__GIVEN PROBLEM__: Extract exactly the run of lines starting at the line that holds "x, z = GOREUM_KNOT_CENTRE" and ending at the line that holds "bpy.data.objects.remove(obj)", both included.

__INFORMATION SUPPLIED__:
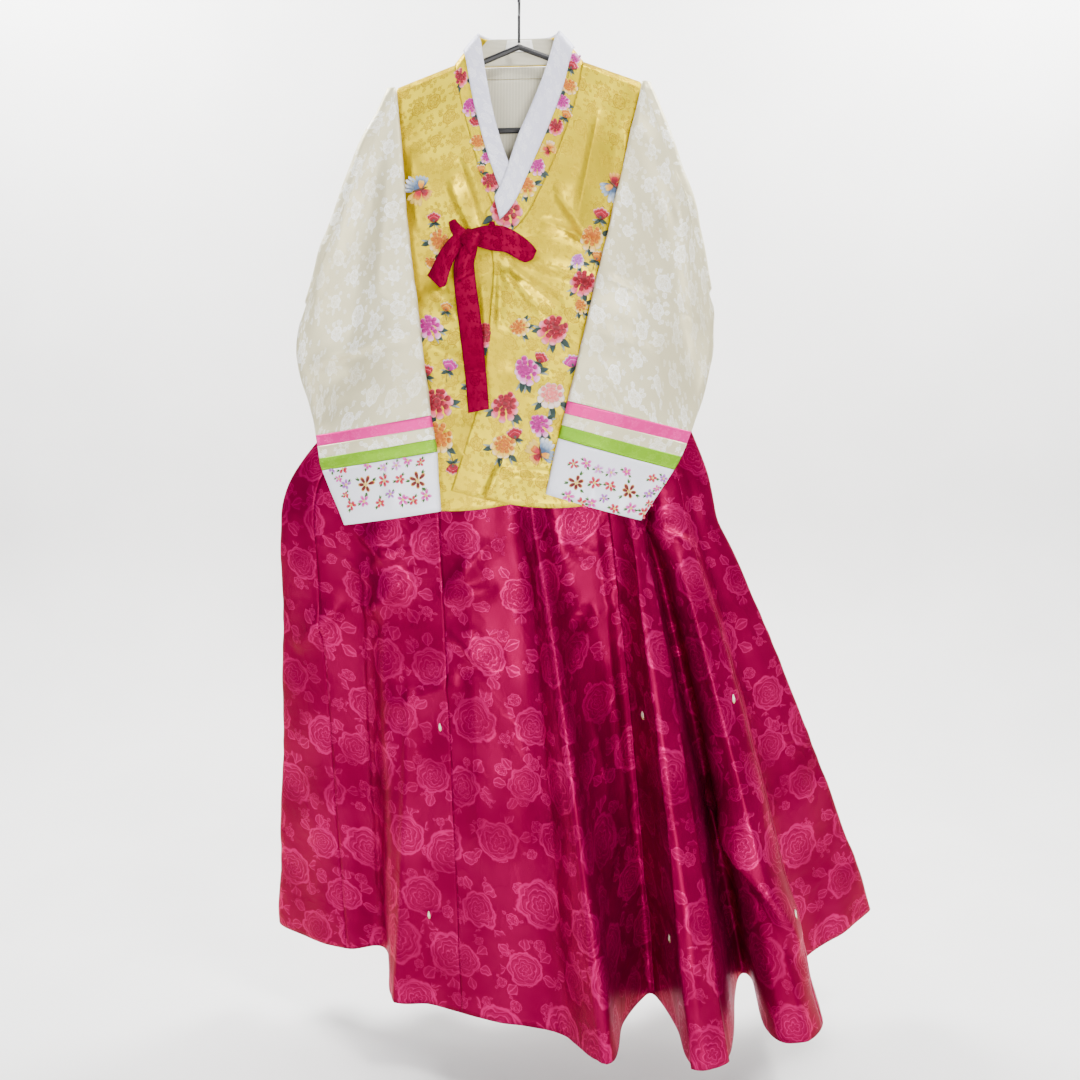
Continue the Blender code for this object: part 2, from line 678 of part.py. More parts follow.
def build_back():
    sides = [Half(armhole_x(z), z) for z in ARMHOLE_STEPS] + BACK_SIDES
    foot = sides[-1].z
    grid = []
    for row in sides:
        share = (SHOULDER_Z - row.z) / (SHOULDER_Z - foot)
        line = []
        for c in range(BACK_COLUMNS + 1):
            across = 1 - 2 * c / BACK_COLUMNS
            x = row.x * across
            top = shoulder_z(SHOULDER_X * across)
            sag = BACK_SAG * share * math.cos(across * math.pi / 2)
            line.append(on_back(x, top + (foot - top) * share - sag))
        grid.append(line)
    sheet("back", grid, shoulder_normals(grid), "yellow satin")


def collar_grid():
    """The collar band's outer face, from its lapped foot right round the neck to its hidden foot."""
    rows = []
    for row in GIT_RIGHT:
        lift = row.layer * LAYER
        rows.append((on_front(row.inner_x, row.inner_z, lift), on_front(row.outer_x, row.outer_z, lift)))
    for row in GIT_BACK:
        inner = Vector((row.inner_x, row.inner_y, row.inner_z + lean(row.inner_x)))
        outer = on_back(row.outer_x, NECK_Z + 2 * SEAM_GAP)
        rows.append((inner, outer))
    for row in reversed(GIT_LEFT):
        rows.append((on_front(row.inner_x, row.inner_z), on_front(row.outer_x, row.outer_z)))
    return [[inner.lerp(outer, share) for share in COLLAR_SHARES] for inner, outer in rows]


def moved_out(grid, normals, lift):
    moved = []
    for line, line_normals in zip(grid, normals):
        moved.append([point + normal * lift for point, normal in zip(line, line_normals)])
    return moved


def build_collar():
    grid = collar_grid()
    normals = grid_normals(grid)
    band = [line[:-1] for line in grid]
    band_normals = [line[:-1] for line in normals]
    sheet("git", band, band_normals, "yellow satin")

    strip_rows = slice(1, len(grid) - 1)
    strip = [line[2:] for line in grid[strip_rows]]
    strip_normals = [line[2:] for line in normals[strip_rows]]
    strip = moved_out(strip, strip_normals, WALL + 2 * SEAM_GAP)
    sheet("dongjeong", strip, strip_normals, "white satin")
    build_collar_lining(band, band_normals)


def build_collar_lining(band, normals):
    """The cream lining inside the standing collar, and a plain tab on it."""
    first = len(GIT_RIGHT)
    behind = slice(first + 1, first + len(GIT_BACK) - 1)
    lining = moved_out(band[behind], normals[behind], -WALL - SEAM_GAP)
    sheet("collar_lining", lining, normals[behind], "cream lining")

    middle = len(lining) // 2
    faces = moved_out(lining, normals[behind], -WALL - SEAM_GAP)
    tab = []
    for neighbour in (middle - 1, middle, middle + 1):
        line = []
        for share in LABEL_SHARES:
            centre = faces[middle][0].lerp(faces[middle][-1], share)
            beside = faces[neighbour][0].lerp(faces[neighbour][-1], share)
            reach = LABEL_HALF / abs(beside.x - centre.x) if neighbour != middle else 0.0
            line.append(centre.lerp(beside, reach))
        tab.append(line)
    sheet("neck_label", tab, grid_normals(tab), "white satin", WALL / 2)


def build_lining():
    """The yoke and the lining of the back, where they show through the neck."""
    for name, top, foot, half in LINING_PIECES:
        grid = []
        for r in range(4):
            z = top + (foot - top) * r / 3
            grid.append([on_back(half - 2 * half * c / 6, z, -WALL - LINING_GAP) for c in range(7)])
        sheet(name, grid, grid_normals(grid), "cream lining")


def build_jacket():
    build_fronts()
    build_back()
    build_collar()
    build_lining()


# Sleeves


def ring_line(ring, share):
    """A point of the line across the sleeve and the outward direction of its bow."""
    top = Vector((ring.top_x, 0, ring.top_z))
    low = Vector((ring.low_x, 0, ring.low_z))
    out = (low - top).normalized()
    outward = Vector((-out.z, 0, out.x)) if ring.low_x > 0 else Vector((out.z, 0, -out.x))
    return top.lerp(low, share) + outward * ring.bow * math.sin(share * math.pi), outward


def sleeve_ring(ring, turn, inset, centre_of):
    """A flat ring across the sleeve. Turn is 0 before the fold and 180 degrees after it."""
    points = []
    top = Vector((ring.top_x, 0, ring.top_z))
    low = Vector((ring.low_x, 0, ring.low_z))
    along = (low - top).normalized()
    angle = math.radians(turn)
    for face in (1, -1):
        steps = range(SLEEVE_STEPS + 1) if face > 0 else range(SLEEVE_STEPS, -1, -1)
        for step in steps:
            share = step / SLEEVE_STEPS
            middle, outward = ring_line(ring, share)
            half = SLEEVE_EDGE + (ring.puff - SLEEVE_EDGE) * math.sin(share * math.pi) - inset
            away = outward * math.sin(angle) + Vector((0, 1, 0)) * math.cos(angle)
            centre = centre_of(middle, outward, angle, ring.puff)
            end_pull = along * inset * (1 if step == 0 else -1 if step == SLEEVE_STEPS else 0)
            points.append(centre + away * half * face + end_pull)
        cap_share = 1.0 if face > 0 else 0.0
        middle, outward = ring_line(ring, cap_share)
        centre = centre_of(middle, outward, angle, ring.puff)
        points.append(centre + along * (SLEEVE_EDGE - inset) * RING_CAP * face)
    return points


def centre_at_fold(middle, outward, angle, puff):
    """The middle of the cloth while it turns over the fold."""
    turned = middle + outward * SLEEVE_TURN * (math.sin(angle) - 1)
    return turned + Vector((0, -SLEEVE_TURN * (1 - math.cos(angle)), lean(middle.x)))


def centre_on_front(middle, outward, angle, puff):
    """The middle of the cloth where it lies over the jacket's front."""
    on_top = front_lift(middle.x) if middle.x > 0 else 0.0
    over = stand_off(middle.x, middle.z, "front") + on_top + SLEEVE_CLEAR + puff
    depth = max(2 * SLEEVE_TURN, over)
    return middle + Vector((0, -depth, lean(middle.x)))


def centre_at_armhole(middle, outward, angle, puff):
    return middle + Vector((0, 0, lean(middle.x)))


def armhole(side):
    """The ring where the sleeve is sewn to the front and the back."""
    gap = 3 * SEAM_GAP
    top_x = side * (SHOULDER_X + gap)
    low_x = side * (ARMPIT_X + gap)
    return Ring(top_x, SHOULDER_Z - ARMHOLE_EDGE, low_x, ARMPIT_Z, 0.0, ARMHOLE_PUFF)


def build_sleeve(side_name, side, fold, rows, bands):
    stations = [(armhole(side), 0, centre_at_armhole)]
    for turn in (0, 45, 90, 135, 180):
        stations.append((fold, turn, centre_at_fold))
    stations += [(ring, 180, centre_on_front) for ring in rows]

    def rings(some, inset):
        return [sleeve_ring(ring, turn, inset, centre_of) for ring, turn, centre_of in some]

    tube(f"sleeve_{side_name}", rings(stations, 0), rings(stations, WALL), "ivory satin")
    names = ("band_pink", "band_cream", "band_green", "cuff")
    colours = ("pink satin", "ivory satin", "green satin", "white satin")
    for name, colour, upper, lower in zip(names, colours, [rows[-1], *bands], bands):
        pair = [parted(upper, lower), lower]
        made = [(ring, 180, centre_on_front) for ring in pair]
        tube(f"{name}_{side_name}", rings(made, 0), rings(made, WALL), colour)


def parted(upper, lower):
    """The upper ring moved towards the lower one by a seam's gap."""
    drop = math.hypot(upper.top_x - lower.top_x, upper.top_z - lower.top_z)
    share = SEAM_GAP / drop
    return Ring(*(a + (b - a) * share for a, b in zip(upper, lower)))


# Ties


def strip_grid(rows, columns=3):
    grid = []
    for row in rows:
        line = []
        for c in range(columns + 1):
            share = c / columns
            x = row.left_x + (row.right_x - row.left_x) * share
            z = row.left_z + (row.right_z - row.left_z) * share
            line.append(on_front(x, z, 2 * LAYER + row.lift))
        grid.append(line)
    return grid


def build_ties():
    strips = (("goreum_tail", GOREUM_TAIL), ("goreum_end", GOREUM_END), ("goreum_loop", GOREUM_LOOP))
    for name, rows in strips:
        grid = strip_grid(rows)
        sheet(name, grid, grid_normals(grid), "crimson ribbon", BAND_WALL)
    x, z = GOREUM_KNOT_CENTRE
    bpy.ops.mesh.primitive_uv_sphere_add(segments=14, ring_count=8, radius=1)
    knot = bpy.context.object
    knot.name = "goreum_knot"
    knot.scale = GOREUM_KNOT_SIZE
    knot.location = on_front(x, z, 2 * LAYER + GOREUM_KNOT_LIFT)
    knot.data.materials.append(material("crimson ribbon"))
    knot.data.shade_smooth()


def main():
    clear_scene()
    build_hanger()
    build_skirt()
    build_waistband()
    build_straps()
    build_jacket()
    build_sleeve("right", 1, RIGHT_FOLD, RIGHT_SLEEVE, RIGHT_BANDS)
    build_sleeve("left", -1, LEFT_FOLD, LEFT_SLEEVE, LEFT_BANDS)
    build_ties()


main()
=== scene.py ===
"""The looks of a Korean hanbok on a hanger: satin, woven roses, embroidery and tied ribbon.

Metres, +Z up, the front faces -Y. Each cloth is a thin shell on a grid of points, whose rows run down and
whose columns run from left to right as seen from outside. Patterns follow the cloth's own UV map, in metres.
"""

import json
import math
from collections import namedtuple

import bmesh
import bpy
import numpy as np
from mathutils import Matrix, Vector
from mathutils.bvhtree import BVHTree

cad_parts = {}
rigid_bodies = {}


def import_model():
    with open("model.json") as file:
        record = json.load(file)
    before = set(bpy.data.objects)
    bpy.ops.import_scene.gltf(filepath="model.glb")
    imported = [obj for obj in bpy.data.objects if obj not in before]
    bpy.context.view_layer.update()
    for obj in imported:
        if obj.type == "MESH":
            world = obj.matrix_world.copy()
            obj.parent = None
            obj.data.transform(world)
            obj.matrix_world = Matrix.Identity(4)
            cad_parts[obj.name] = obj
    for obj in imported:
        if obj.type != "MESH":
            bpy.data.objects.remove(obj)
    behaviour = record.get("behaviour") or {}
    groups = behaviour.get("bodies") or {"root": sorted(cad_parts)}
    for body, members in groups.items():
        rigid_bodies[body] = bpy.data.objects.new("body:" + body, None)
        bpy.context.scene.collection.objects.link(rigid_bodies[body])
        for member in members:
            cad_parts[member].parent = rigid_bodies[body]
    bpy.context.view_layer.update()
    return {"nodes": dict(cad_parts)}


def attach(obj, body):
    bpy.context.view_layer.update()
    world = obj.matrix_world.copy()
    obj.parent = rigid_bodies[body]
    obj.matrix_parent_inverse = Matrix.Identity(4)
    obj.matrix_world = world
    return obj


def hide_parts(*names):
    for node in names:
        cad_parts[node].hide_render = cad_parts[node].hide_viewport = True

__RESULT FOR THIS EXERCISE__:
    x, z = GOREUM_KNOT_CENTRE
    bpy.ops.mesh.primitive_uv_sphere_add(segments=14, ring_count=8, radius=1)
    knot = bpy.context.object
    knot.name = "goreum_knot"
    knot.scale = GOREUM_KNOT_SIZE
    knot.location = on_front(x, z, 2 * LAYER + GOREUM_KNOT_LIFT)
    knot.data.materials.append(material("crimson ribbon"))
    knot.data.shade_smooth()


def main():
    clear_scene()
    build_hanger()
    build_skirt()
    build_waistband()
    build_straps()
    build_jacket()
    build_sleeve("right", 1, RIGHT_FOLD, RIGHT_SLEEVE, RIGHT_BANDS)
    build_sleeve("left", -1, LEFT_FOLD, LEFT_SLEEVE, LEFT_BANDS)
    build_ties()


main()
=== scene.py ===
"""The looks of a Korean hanbok on a hanger: satin, woven roses, embroidery and tied ribbon.

Metres, +Z up, the front faces -Y. Each cloth is a thin shell on a grid of points, whose rows run down and
whose columns run from left to right as seen from outside. Patterns follow the cloth's own UV map, in metres.
"""

import json
import math
from collections import namedtuple

import bmesh
import bpy
import numpy as np
from mathutils import Matrix, Vector
from mathutils.bvhtree import BVHTree

cad_parts = {}
rigid_bodies = {}


def import_model():
    with open("model.json") as file:
        record = json.load(file)
    before = set(bpy.data.objects)
    bpy.ops.import_scene.gltf(filepath="model.glb")
    imported = [obj for obj in bpy.data.objects if obj not in before]
    bpy.context.view_layer.update()
    for obj in imported:
        if obj.type == "MESH":
            world = obj.matrix_world.copy()
            obj.parent = None
            obj.data.transform(world)
            obj.matrix_world = Matrix.Identity(4)
            cad_parts[obj.name] = obj
    for obj in imported:
        if obj.type != "MESH":
            bpy.data.objects.remove(obj)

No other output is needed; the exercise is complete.